What the Style Graph doesn't capture

We're deliberate about what the Style Graph is not. It's not a specification of what your code should do. It's not a lint rule set. It's not a way to enforce architectural standards you haven't already implemented. It learns from what exists — which means it learns your patterns, including your inconsistencies.

If your codebase has a module that was written differently from everything else — maybe it was scaffolded from a template, or migrated from another service — the Style Graph will represent that inconsistency, not resolve it. The agent will write code that fits the surrounding context as best it can, but we're not in the business of deciding which inconsistency is the "right" one to prefer. That's an architectural decision that belongs to your team.

We're also not claiming the Style Graph captures everything a senior engineer knows about a codebase. Domain knowledge — what the business logic actually means, what invariants can't be violated, what the product is supposed to do — is not in the graph. The agent needs a human-readable ticket that contains that context. The Style Graph handles the "how" dimension of the code. The ticket handles the "what" dimension. Both are required.

Early observations

Across the teams we've worked with, the most consistent feedback is that the first PR the agent opens after Style Graph build feels noticeably different from generic code generation output. Not perfect — there are still review comments, still requests for changes, still the occasional structural decision that a senior engineer would have made differently.
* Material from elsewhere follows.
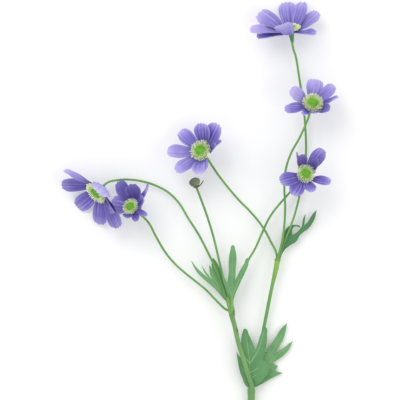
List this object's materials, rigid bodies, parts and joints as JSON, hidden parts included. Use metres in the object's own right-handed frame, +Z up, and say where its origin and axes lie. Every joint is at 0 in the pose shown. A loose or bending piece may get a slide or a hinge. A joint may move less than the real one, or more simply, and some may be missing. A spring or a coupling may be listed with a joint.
{
  "type": "cut cosmos flower spray",
  "caption": "Cut spray of open violet flowers and a closed bud on a branching green stem with cut leaves, lying on a surface.",
  "frame": {"origin": "on the surface the spray lies on, at the middle of the flat underside of the main stem's lower end", "axes": "+Y along the surface from the cut end towards the flowers, +X to the right seen from above, +Z up from the surface"},
  "size_m": [0.2772, 0.4657, 0.0524],
  "materials": {
    "stem_green": "soft green, slightly waxy",
    "leaf_green": "matt green leaf",
    "petal_violet": "matt violet, paler at the tips",
    "stamen_cream": "matt cream",
    "button_green": "matt bright green",
    "bud_sage": "matt grey green"
  },
  "bodies": {
    "root": {"branch_left": "stem_green", "branch_right": "stem_green", "bud_body": "bud_sage", "bud_calyx": "bud_sage", "bud_stalk": "stem_green", "flower_1_button": "button_green", "flower_1_calyx": "stem_green", "flower_1_petals": "petal_violet", "flower_1_stalk": "stem_green", "flower_1_stamens": "stamen_cream", "flower_2_button": "button_green", "flower_2_calyx": "stem_green", "flower_2_petals": "petal_violet", "flower_2_stalk": "stem_green", "flower_2_stamens": "stamen_cream", "flower_3_button": "button_green", "flower_3_calyx": "stem_green", "flower_3_petals": "petal_violet", "flower_3_stalk": "stem_green", "flower_3_stamens": "stamen_cream", "flower_4_button": "button_green", "flower_4_calyx": "stem_green", "flower_4_petals": "petal_violet", "flower_4_stalk": "stem_green", "flower_4_stamens": "stamen_cream", "flower_5_button": "button_green", "flower_5_calyx": "stem_green", "flower_5_petals": "petal_violet", "flower_5_stalk": "stem_green", "flower_5_stamens": "stamen_cream", "flower_6_button": "button_green", "flower_6_calyx": "stem_green", "flower_6_petals": "petal_violet", "flower_6_stalk": "stem_green", "flower_6_stamens": "stamen_cream", "leaf_low_back": "leaf_green", "leaf_low_front": "leaf_green", "leaf_mid_left": "leaf_green", "leaf_mid_right": "leaf_green", "leaf_top": "leaf_green", "main_stem": "stem_green"}
  },
  "joints": []
}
But the feedback changes from "this is wrong" to "this is mostly right, adjust X." That distinction matters for whether engineers trust and review agent output or reject it on sight.

The Style Graph is the piece of Buildly we've spent the most time on, and it will be the piece we continue to invest in most heavily. Everything else in the pipeline — ticket parsing, code generation, PR formatting — is important. But if the output doesn't fit your codebase, none of the rest matters.